Holly Vedova, director of the FTC’s Bureau of Competition, said the agency put on a strong case.

“The Bureau of Competition is disappointed with this decision,” Vedova said in a statement. “We are reviewing the opinion and evaluating our options.”

Illumina called the decision a step forward in making Grail’s early detection tests for up to 50 different types of cancer more widely available.

“As we’ve stated from the outset, this transaction is pro-competitive, will advance innovation, lower health care costs and save lives,” said Charles Dadswell, Illumina’s general counsel. “We are pleased that, after considering the evidence, the administrative law judge has reached the same conclusion.”

While Illumina came out on top in this round, the company still faces regulatory scrutiny around the Grail acquisition.

The European Commission is investigating. It recently rejected Illumina’s challenge to its jurisdiction. Illumina said it would appeal the ruling. But it set aside $453 million to cover likely fines.

European regulators also are requiring Illumina to operate Grail as a separate entity overseen by an independent monitoring trustee until their investigation concludes.

Illumina is the top maker of genomic sequencing hardware, software and chemistry — particularly advanced Next Generation Sequencing technology.

Seven years ago, Illumina started Grail internally with the goal of developing a single blood test capable of screening for multiple types of cancer. The disease kills about 630,000 Americans each year.

In 2016, Illumina spun off Grail, which went on to raise money from Johnson & Johnson, Amazon’s Jeff Bezos and others.

In June 2021, Grail launched its Galleri early detection cancer screening test. It does not have U.S. Food and Drug Administration clearance.

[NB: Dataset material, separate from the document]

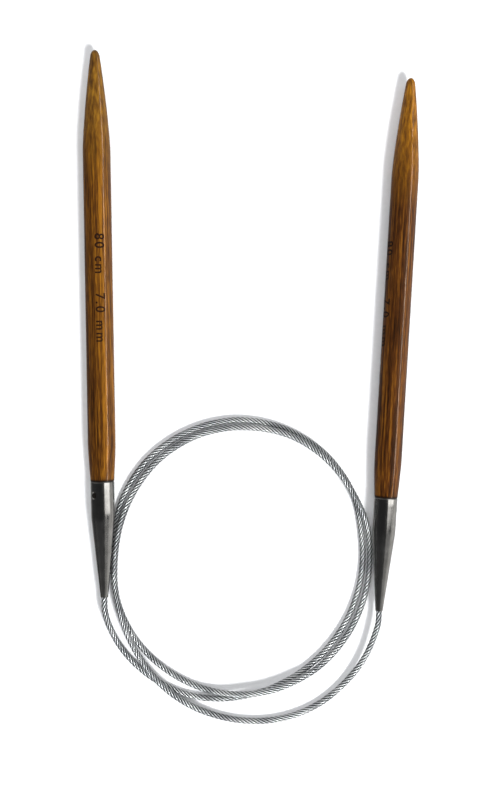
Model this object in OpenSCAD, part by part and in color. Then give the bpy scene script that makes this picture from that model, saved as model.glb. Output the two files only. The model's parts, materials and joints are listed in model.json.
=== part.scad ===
// Circular knitting needle: two bamboo needles, each glued into a tapered steel ferrule,
// joined by one long wire rope that lies coiled in two and a half turns.
// It lies on the plane Z = 0 and the needles point along +Y.

/* [Needles] */
// Diameter of the working part of each needle
needle_d = 7; // [6:0.5:8]
// Length of wood that shows, from the point to the ferrule
wood_len = 109.5; // [100:0.5:130]
// Length of the taper to the point
point_len = 26; // [20:1:32]
// Radius of the rounded point
nose_r = 1; // [0.8:0.1:1.2]
// Length over which the wood narrows down to the ferrule
tail_len = 9.5; // [6:0.5:14]
// Diameter of the tenon that is glued into the ferrule
tenon_d = 5; // [4.6:0.1:5]
// Length of the tenon
tenon_len = 8.5; // [6:0.5:8.5]

/* [Ferrules] */
// Diameter of the ferrule's straight part
ferrule_d = 6; // [6:0.1:6.4]
// Length of the whole ferrule, with the glue line at its rim
ferrule_len = 29.5; // [29:0.5:32]
// Length of the conical part
cone_len = 20.5; // [20:0.5:21]
// Thickness of the ferrule's sheet
sheet = 0.4; // [0.3:0.05:0.4]
// Diameter of the relief hole at the end of the slit
relief_d = 1.5; // [0.8:0.1:1.6]
// Width of the closed slit that runs from the relief hole to the mouth
slit_w = 0.12; // [0.08:0.02:0.2]
// Thickness of the glue line between wood and ferrule
glue_line = 0.2; // [0.1:0.05:0.3]

/* [Cable] */
// Diameter of the wire rope
cable_d = 1.6; // [1.4:0.1:1.6]
// Radial clearance of the cable in the ferrule's mouth
mouth_gap = 0.05; // [0.03:0.01:0.1]
// Outer diameter of the crimped stop on the cable's end
stop_d = 3.9; // [3.6:0.1:3.9]
// Number of sides of the cable's solid
cable_sides = 8; // [8:2:12]

/* [Layout] */
// Mouth of the left ferrule, across
left_x = -38; // [-38.2:0.1:-37.8]
// Mouth of the left ferrule, along
left_y = -67.1; // [-67.2:0.1:-67]
// Outward lean of the left needle
left_lean = 1; // [0.8:0.1:1.2]
// Turn of the left needle about its own axis
left_turn = 0; // [-180:5:180]
// Mouth of the right ferrule, across
right_x = 32.9; // [32.8:0.1:33]
// Mouth of the right ferrule, along
right_y = -71.8; // [-71.9:0.1:-71.7]
// Outward lean of the right needle
right_lean = 3.5; // [3.4:0.1:3.6]
// Turn of the right needle about its own axis
right_turn = -75; // [-180:5:180]

/* [Hidden] */
$fn = 64;
needle_r = needle_d / 2;
ferrule_r = ferrule_d / 2;
cable_r = cable_d / 2;
stop_r = stop_d / 2;
bore_r = ferrule_r - sheet;              // inside of the ferrule's straight part
mouth_bore_r = cable_r + mouth_gap;
mouth_wall = 0.1;                        // sheet left at the mouth, rolled thin
mouth_land = 1;                          // straight bore at the mouth
rim_round = 0.15;
joint_gap = 0.01;                        // keeps glue clear of wood and steel
glue_inset = 0.1;                        // the glue line lies a little below the surface
tenon_end = ferrule_len - tenon_len;     // measured from the mouth, as all these are
tip_at = ferrule_len + wood_len;
relief_at = ferrule_len - 3.5;
relief_side = 47;                        // the hole stands this far round from the size mark
stop_from = 12;
stop_to = 18.8;
stop_gap = 0.06;
cable_tail = 19.3;                       // how far the cable reaches into the ferrule
crimp_bite = 0.02;                       // the crimped stop grips the cable by this much
point_steps = 14;
point_power = 1.4;

// The flexing stretches of the cable, measured along it from each mouth
end_len = 17.5;
run_len = 32.5;
ring_pitch = 7.8;                        // the cable's solid has a ring of corners this often
curve_steps = 8;
tangent_reach = 0.5;
straight_out = 3;                        // the cable leaves each mouth straight for this far

// The middle of the coil, and the cable's way round it:
// [angle round the middle, distance from the middle, height of the cable's centre]
coil_middle = [-3.9, -60, 0];
coil_route = [
    [206, 36.0, 2.6], [214, 36.2, 1.5], [224, 36.1, 0.9], [236, 35.8, 0.8],
    [250, 35.4, 0.8], [262, 34.6, 0.8], [275, 33.7, 0.8], [290, 32.9, 0.8],
    [305, 32.4, 0.8], [320, 32.2, 0.8], [340, 32.4, 0.8], [360, 33.0, 0.8],
    [375, 33.8, 0.8], [390, 35.5, 0.8], [405, 36.6, 0.8], [420, 37.3, 0.8],
    [435, 37.7, 0.8], [450, 37.8, 0.8], [470, 37.1, 0.8], [490, 36.0, 0.8],
    [510, 34.3, 0.8], [525, 32.8, 0.8], [540, 32.1, 0.8], [560, 32.0, 0.8],
    [580, 32.1, 0.8], [600, 32.3, 0.8], [614, 32.7, 1.0], [624, 32.9, 1.7],
    [633, 33.0, 2.5], [645, 33.2, 2.7], [658, 33.4, 2.6], [670, 33.9, 1.8],
    [682, 34.2, 1.1], [700, 34.5, 0.8], [720, 34.9, 0.9], [729, 35.2, 1.3],
    [737, 35.4, 2.3], [748, 35.4, 2.7], [762, 35.8, 2.7], [776, 36.2, 2.7],
    [790, 36.4, 2.6], [802, 36.1, 1.9], [815, 35.8, 1.1], [830, 35.2, 0.8],
    [850, 34.0, 0.85], [862, 33.1, 1.2], [872, 32.5, 2.0], [882, 32.0, 2.6],
    [893, 31.6, 2.7], [906, 31.7, 2.7], [920, 32.2, 2.7], [932, 33.0, 2.7],
    [944, 34.2, 2.7], [956, 35.7, 2.7], [968, 37.2, 2.1], [980, 38.7, 1.2],
    [992, 40.1, 0.85], [1005, 41.4, 0.8], [1020, 42.1, 0.85], [1033, 41.8, 1.2],
    [1044, 41.1, 2.2], [1053, 40.1, 3.1]
];

// ---- The cable's route ----

left_mouth = [left_x, left_y, needle_r];
right_mouth = [right_x, right_y, needle_r];
left_way = [-sin(left_lean), cos(left_lean), 0];     // from the mouth towards the point
right_way = [sin(right_lean), cos(right_lean), 0];

function coil_point(p) = coil_middle + [p[1] * cos(p[0]), p[1] * sin(p[0]), p[2]];

route = concat(
    [left_mouth + cable_tail * left_way, left_mouth, left_mouth - straight_out * left_way],
    [for (p = coil_route) coil_point(p)],
    [right_mouth - straight_out * right_way, right_mouth, right_mouth + cable_tail * right_way]
);
last = len(route) - 1;
spans = [for (i = [0:last - 1]) norm(route[i + 1] - route[i])];
chords = [for (i = [0:last - 1]) (route[i + 1] - route[i]) / spans[i]];

// Direction of the smooth curve at each point: its neighbours' chords, the nearer one counting more
function knot_way(i) =
    i == 0 ? chords[0] :
    i == last ? chords[last - 1] :
    (chords[i] * spans[i - 1] + chords[i - 1] * spans[i]) / (spans[i - 1] + spans[i]);

function between(i, t) =
    let (a = route[i], b = route[i + 1], u = knot_way(i) * spans[i], v = knot_way(i + 1) * spans[i])
    a * (2 * t^3 - 3 * t^2 + 1) + u * (t^3 - 2 * t^2 + t) + b * (3 * t^2 - 2 * t^3) + v * (t^3 - t^2);

fine = concat(
    [for (i = [0:last - 1], k = [0:curve_steps - 1]) between(i, k / curve_steps)],
    [route[last]]
);
reach = [for (i = 0, s = 0; i < len(fine); s = s + (i + 1 < len(fine) ? norm(fine[i + 1] - fine[i]) : 0),
    i = i + 1) s];
cable_len = reach[len(reach) - 1];
by_x = [for (i = [0:len(fine) - 1]) [reach[i], fine[i][0]]];
by_y = [for (i = [0:len(fine) - 1]) [reach[i], fine[i][1]]];
by_z = [for (i = [0:len(fine) - 1]) [reach[i], fine[i][2]]];

// The point and the direction of the cable at a length s from its left end
function at(s) = [lookup(s, by_x), lookup(s, by_y), lookup(s, by_z)];
function way(s) =
    let (d = at(min(s + tangent_reach, cable_len)) - at(max(s - tangent_reach, 0)))
    d / norm(d);

function ring(s) =
    let (t = way(s), side = cross([0, 0, 1], t) / norm(cross([0, 0, 1], t)), up = cross(t, side))
    [for (k = [0:cable_sides - 1])
        let (a = 360 * (k + 0.5) / cable_sides)
        at(s) + cable_r * (cos(a) * side + sin(a) * up)];

// One solid stretch of the cable between two lengths along it
module stretch(from, to) {
    count = max(2, round((to - from) / ring_pitch));
    corners = [for (i = [0:count]) each ring(from + (to - from) * i / count)];
    n = cable_sides;
    walls = [for (i = [0:count - 1], k = [0:n - 1])
        let (a = i * n + k, b = i * n + (k + 1) % n)
        each [[a, a + n, b + n], [a, b + n, b]]];
    caps = [[for (k = [0:n - 1]) k], [for (k = [n - 1:-1:0]) count * n + k]];
    color("silver") polyhedron(points = corners, faces = concat(walls, caps), convexity = 6);
}

left_end_at = cable_tail + end_len;
left_run_at = left_end_at + run_len;
right_end_at = cable_len - left_end_at;
right_run_at = cable_len - left_run_at;

// ---- The pieces of one needle, standing on the mouth and pointing along +Z ----

function cone_bore(s) =
    mouth_bore_r + (bore_r - mouth_bore_r) * (s - mouth_land) / (cone_len - mouth_land);

function point_r(t) = needle_r - (needle_r - nose_r) * pow(1 - t / point_len, point_power);

// Bamboo shaft: rounded point, long taper, straight part, short taper and tenon
module shaft() {
    nose = [for (a = [0:15:75]) [nose_r * sin(a), tip_at - nose_r * (1 - cos(a))]];
    taper = [for (i = [1:point_steps])
        let (t = nose_r + (point_len - nose_r) * i / point_steps) [point_r(t), tip_at - t]];
    color("peru") rotate_extrude() polygon(concat(
        nose, taper,
        [[needle_r, ferrule_len + tail_len], [ferrule_r, ferrule_len],
         [tenon_d / 2, ferrule_len], [tenon_d / 2, tenon_end], [0, tenon_end]]
    ));
}

// Cured glue: a sleeve round the tenon and the dark line at the ferrule's rim
module glue_ring() {
    color("saddlebrown") rotate_extrude() polygon([
        [tenon_d / 2 + joint_gap, tenon_end],
        [bore_r - joint_gap, tenon_end],
        [bore_r - joint_gap, ferrule_len - glue_line],
        [ferrule_r - glue_inset, ferrule_len - glue_line],
        [ferrule_r - glue_inset, ferrule_len],
        [tenon_d / 2 + joint_gap, ferrule_len]
    ]);
}

// Steel ferrule: a tube closed to a cone, with its slit and the slit's relief hole
module ferrule_shell() {
    rim = ferrule_len - glue_line;
    color("dimgray") difference() {
        rotate_extrude() polygon([
            [mouth_bore_r, 0],
            [mouth_bore_r + mouth_wall, 0],
            [ferrule_r, cone_len],
            [ferrule_r, rim - rim_round],
            [ferrule_r - rim_round, rim],
            [bore_r, rim],
            [bore_r, cone_len],
            [mouth_bore_r, mouth_land]
        ]);
        rotate([0, 0, -90 - relief_side]) {
            translate([0, 0, relief_at]) rotate([0, 90, 0])
                cylinder(d = relief_d, h = ferrule_d);
            translate([0, -slit_w / 2, -1]) cube([ferrule_d, slit_w, relief_at + 1]);
        }
    }
}

// Stop crimped on the cable's end, which bears on the inside of the cone
module crimp_stop() {
    color("darkgoldenrod") rotate_extrude() polygon([
        [cable_r - crimp_bite, stop_from],
        [cone_bore(stop_from) - stop_gap, stop_from],
        [stop_r, stop_from + (stop_r + stop_gap - cone_bore(stop_from)) * (cone_len - mouth_land)
            / (bore_r - mouth_bore_r)],
        [stop_r, stop_to],
        [cable_r - crimp_bite, stop_to]
    ]);
}

module on_left() {
    translate(left_mouth) rotate([0, 0, left_lean]) rotate([-90, 0, 0]) rotate([0, 0, left_turn])
        children();
}

module on_right() {
    translate(right_mouth) rotate([0, 0, -right_lean]) rotate([-90, 0, 0]) rotate([0, 0, right_turn])
        children();
}

// ---- Nodes ----

module cable_loop() { stretch(left_run_at, right_run_at); }
module left_cable_run() { stretch(left_end_at, left_run_at); }
module left_cable_end() { stretch(0, left_end_at); }
module left_cable_stop() { on_left() crimp_stop(); }
module left_ferrule() { on_left() ferrule_shell(); }
module left_glue_line() { on_left() glue_ring(); }
module left_shaft() { on_left() shaft(); }
module right_cable_run() { stretch(right_run_at, right_end_at); }
module right_cable_end() { stretch(right_end_at, cable_len); }
module right_cable_stop() { on_right() crimp_stop(); }
module right_ferrule() { on_right() ferrule_shell(); }
module right_glue_line() { on_right() glue_ring(); }
module right_shaft() { on_right() shaft(); }

cable_loop();
left_cable_run();
left_cable_end();
left_cable_stop();
left_ferrule();
left_glue_line();
left_shaft();
right_cable_run();
right_cable_end();
right_cable_stop();
right_ferrule();
right_glue_line();
right_shaft();
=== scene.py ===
import json
import math

import bpy
import numpy as np
from mathutils import Matrix, Vector


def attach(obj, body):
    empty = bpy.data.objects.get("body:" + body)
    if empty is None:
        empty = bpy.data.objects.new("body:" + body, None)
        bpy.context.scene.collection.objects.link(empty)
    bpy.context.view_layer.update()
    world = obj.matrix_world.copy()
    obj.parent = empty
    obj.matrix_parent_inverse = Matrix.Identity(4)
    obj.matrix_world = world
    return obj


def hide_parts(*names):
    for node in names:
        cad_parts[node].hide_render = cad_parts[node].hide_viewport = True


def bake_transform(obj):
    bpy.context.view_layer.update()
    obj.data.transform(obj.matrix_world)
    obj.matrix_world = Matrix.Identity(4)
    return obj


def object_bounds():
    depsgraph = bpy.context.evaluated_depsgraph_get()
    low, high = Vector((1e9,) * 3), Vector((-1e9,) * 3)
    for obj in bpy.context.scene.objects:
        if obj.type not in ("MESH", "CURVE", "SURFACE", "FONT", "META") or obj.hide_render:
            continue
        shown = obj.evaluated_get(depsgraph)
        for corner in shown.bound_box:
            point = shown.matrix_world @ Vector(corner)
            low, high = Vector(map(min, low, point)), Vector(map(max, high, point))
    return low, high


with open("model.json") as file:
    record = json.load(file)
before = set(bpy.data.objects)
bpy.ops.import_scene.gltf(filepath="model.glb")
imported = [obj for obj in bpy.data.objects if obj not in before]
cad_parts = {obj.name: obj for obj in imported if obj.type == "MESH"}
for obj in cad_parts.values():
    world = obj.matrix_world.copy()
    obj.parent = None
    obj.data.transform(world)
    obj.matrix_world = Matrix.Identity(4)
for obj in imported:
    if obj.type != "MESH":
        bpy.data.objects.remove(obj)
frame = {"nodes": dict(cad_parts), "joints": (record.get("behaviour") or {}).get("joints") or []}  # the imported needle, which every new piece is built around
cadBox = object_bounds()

print("frame loaded:", len(frame["nodes"]), "nodes")

boxLow, boxHigh = cadBox
boxMiddle = (boxLow + boxHigh) / 2
joints = {joint["name"]: joint for joint in frame["joints"]}

view = {
    "aim": Vector((-0.0030, -0.0021, 0)),   # from the middle of the part, on the table
    "distance": 0.3,
    "tilt": math.radians(5.5),              # the camera stands a little to the left
    "tableShown": 0.2072,                   # height of the table that fills the frame
    "sensor": 36,
}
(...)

But it is the first such test to be available commercially at select facilities under a Laboratory Developed Test designation.

Illumina maintained 12 percent ownership of Grail and brought it back into the fold to add financial heft and regulatory expertise to Galleri’s commercialization efforts.

“Too many of us have experienced or witnessed the devastating effects of cancer when it is diagnosed too late,” said Illumina Chief Executive Francis deSouza in a statement. “Our mission in bringing Illumina and Grail back together is to save many thousands of lives by working to ensure that everyone can find and afford a Galleri test.”

There are several competitors on Grail’s heels with their own single-sample, multiple cancer early detection tests, including Exact Sciences, Guardant Health, Freenome and Singlera. The market is expected to reach $75 billion by 2035.

Most of Grail’s competitors rely on Illumina’s next-generation sequencing technology to run their early detection cancer tests.

Because Illumina is like the “anchor tenant” in the gene sequencing market, the FTC argued the Illumina/Grail combination created huge incentives for Illumina to favor Galleri, hindering rivals’ ability to compete.

Illumina disagreed. It offered contractual guarantees aimed at ensuring that Grail competitors have long-term access to Illumina equipment and supplies at reasonable prices.

Illumina announced the antitrust win Thursday morning. Its shares ended trading down less than 1 percent at $200.62 on the Nasdaq exchange.